Yes, a bit tricky, but the "simple past" and the "past perfect" are both translated the same way in Portuguese: simple past (there are skme exceptions). And the "present perfect continuous" is taken as "present perfect".
I didn't play yesterday = eu não joguei ontem
I haven't played yet = eu não joguei ainda
I haven't been playing these days = eu não tenho jogado estes dias
I haven't played for 2 years = eu não jogo há dois anos (when you have for/since, in Portuguese we usually use the present tense).
I'm still trying to figure out if there is a difference in Portuguese between the statement: 'I played all weekend (both Saturday and Sunday)' and 'I played each weekend all summer (at the end of every week)' In English there is a big difference in meaning. And you could also say "I played all weekend, every weekend.' Sorry for belabouring the point, but the whole reason for the discussions is to slowly clear away the fog. Obrigado.
I played all weekend = Eu joguei todo o fim de semana ( ou Eu joguei o final de semana inteiro); I played each weekend all summer = Eu joguei em cada final de semana, o verão inteiro ( ou Eu joguei todo final de semana em todo o verão). another: I cleaned all room ( the whole room) - eu limpei o quarto inteiro (todo o quarto. I cleaned every room = eu limpei todos os quartos ( ou 'eu limpei cada quarto' (da casa). ( I am not sure about my English, only)

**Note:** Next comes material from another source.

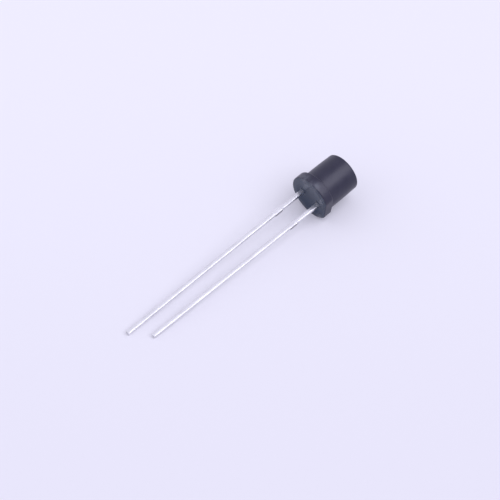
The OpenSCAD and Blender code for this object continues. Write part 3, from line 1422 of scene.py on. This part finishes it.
@dataclass
class Studio:
    """A pale floor under soft overhead light, and the camera."""

    aim: Point = (0.001934, 0.000824, 0.0)
    azimuth: float = -43.58
    elevation: float = 49.06
    distance: float = 0.200
    lens: float = 121.88
    sensor: float = 36.0
    clip_start: float = 0.01
    floor_reach: float = 4.0
    # Painted light falloff: the floor's colour on the side away from the camera and on the side towards it.
    far_floor_lit: Colour = (0.875, 0.870, 0.895)
    near_floor_shaded: Colour = (0.818, 0.812, 0.846)
    fade_reach: float = 45.0
    tint: Colour = (0.960, 0.945, 1.110)
    sky_light: float = 0.60
    sky_shown: Colour = (0.855, 0.84, 1.0)
    shadow_fill: float = 0.15
    paper_rough: float = 0.9
    paper_gloss: float = 0.1
    lamps: tuple[SoftBox, ...] = (
        SoftBox("front_soft_box", 292.0, 32.0, 54.0, 1.40),
        SoftBox("back_soft_box", 135.0, 58.0, 80.0, 0.35),
    )

    @staticmethod
    def seen(graph: Graph) -> Signal:
        """Tells the rays that show a surface from those that light it.

        Args:
            graph: The graph of a material or the world.

        Returns:
            1 for rays that come from the camera, off gloss or through glass, and 0 for the rest.
        """
        rays = graph.node("ShaderNodeLightPath", output="Is Camera Ray")
        for name in ("Is Glossy Ray", "Is Transmission Ray"):
            rays = rays.most(graph.node("ShaderNodeLightPath", output=name))
        return rays

    def set_floor(self) -> None:
        """Lays the floor, with painted light: its colour is a little brighter on the side away from the
        camera and darker towards it.
        """
        material, graph = new_material("pale_floor")
        across, along, _ = graph.split(graph.place())
        turn = math.radians(self.azimuth)
        away = along * math.cos(turn) - across * math.sin(turn)
        # Painted light falloff: the floor's colour grows darker towards the camera.
        shade = graph.mix(away.step(-self.fade_reach, self.fade_reach), self.near_floor_shaded, self.far_floor_lit)
        finish = {"Base Color": shade, "Roughness": self.paper_rough, "Specular IOR Level": self.paper_gloss}
        paper = graph.node("ShaderNodeBsdfPrincipled", inputs=finish)
        lit = graph.node("ShaderNodeVectorMath", {"operation": "MULTIPLY"}, {0: shade, 1: self.tint})
        glow = graph.node("ShaderNodeEmission", inputs={"Color": lit})
        fill = self.seen(graph) * self.shadow_fill
        graph.close(graph.node("ShaderNodeMixShader", inputs={0: fill, 1: paper, 2: glow}))
        reach = self.floor_reach
        mesh = bpy.data.meshes.new("floor")
        corners = [(-reach, -reach, 0.0), (reach, -reach, 0.0), (reach, reach, 0.0), (-reach, reach, 0.0)]
        mesh.from_pydata(corners, [], [(0, 1, 2, 3)])
        mesh.materials.append(material)
        floor = bpy.data.objects.new("floor", mesh)
        bpy.context.scene.collection.objects.link(floor)
        LOG.info("floor laid")

    def set_sky(self) -> None:
        """Lights the scene from all round; the camera, gloss and glass see a pale backdrop."""
        world = bpy.data.worlds.new("studio")
        bpy.context.scene.world = world
        world.use_nodes = True
        graph = Graph(world.node_tree)
        lit = {"Color": (*self.tint, 1.0), "Strength": self.sky_light}
        light = graph.node("ShaderNodeBackground", inputs=lit)
        shown = graph.node("ShaderNodeBackground", inputs={"Color": (*self.sky_shown, 1.0)})
        both = graph.node("ShaderNodeMixShader", inputs={0: self.seen(graph), 1: light, 2: shown})
        graph.close(both, "ShaderNodeOutputWorld")

    def set_camera(self) -> None:
        """Adds the camera and aims it at the part."""
        turn, rise = math.radians(self.azimuth), math.radians(self.elevation)
        back = Vector((math.sin(turn) * math.cos(rise), -math.cos(turn) * math.cos(rise), math.sin(rise)))
        data = bpy.data.cameras.new("camera")
        data.sensor_width = self.sensor
        data.lens = self.lens
        data.clip_start = self.clip_start
        camera = bpy.data.objects.new("camera", data)
        bpy.context.scene.collection.objects.link(camera)
        camera.location = Vector(self.aim) + back * self.distance
        camera.rotation_euler = back.to_track_quat("Z", "Y").to_euler()
        bpy.context.scene.camera = camera
        bpy.context.scene.view_settings.view_transform = "Standard"


def dress(node: bpy.types.Object, finish: bpy.types.Material) -> None:
    """Gives a CAD node its finish.

    Args:
        node: The node's object.
        finish: The material.
    """
    for number in range(len(node.material_slots)):
        node.material_slots[number].material = finish
    LOG.info("%s: dressed in %s", node.name, finish.name)


def main() -> None:
    """Loads the frame, builds and dresses each piece, and sets the stage."""
    logging.basicConfig(level=logging.INFO, format="%(name)s %(message)s")
    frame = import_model()
    upright = Upright.from_record(frame["record"])
    workshop = Workshop(upright)
    epoxy = CastEpoxy().build(upright.matrix)
    tin = BrightTin().build(upright.matrix)
    steel = ShearedSteel().build(upright.matrix)
    EpoxyCase().build(workshop, epoxy)
    CollectorLead().build(workshop, tin, steel)
    EmitterLead().build(workshop, tin, steel)
    dress(frame["nodes"]["photo_die"], PhotoSilicon().build(upright.matrix))
    dress(frame["nodes"]["die_attach"], SilverEpoxy().build(upright.matrix))
    dress(frame["nodes"]["bond_wire"], DrawnGold().build(upright.matrix))
    studio = Studio()
    studio.set_floor()
    studio.set_sky()
    for lamp in studio.lamps:
        lamp.hang(studio.tint)
    studio.set_camera()


if __name__ == "__main__":
    main()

I like "Eu joguei o final de semana inteiro." which in English would be "I played the entire weekend," and would be very clear. And using 'cada' to mean 'each' or 'every' also makes things very clear. Your English is fine, The only phrase that doesn't really work is "all room" which would have to be "the whole room:" to be clear, though you could say 'I cleaned all the room" if you were making a distinction between all (the entire) the room instead of just under the bed and by the door." :-}} Muito obrigado pela ajuda.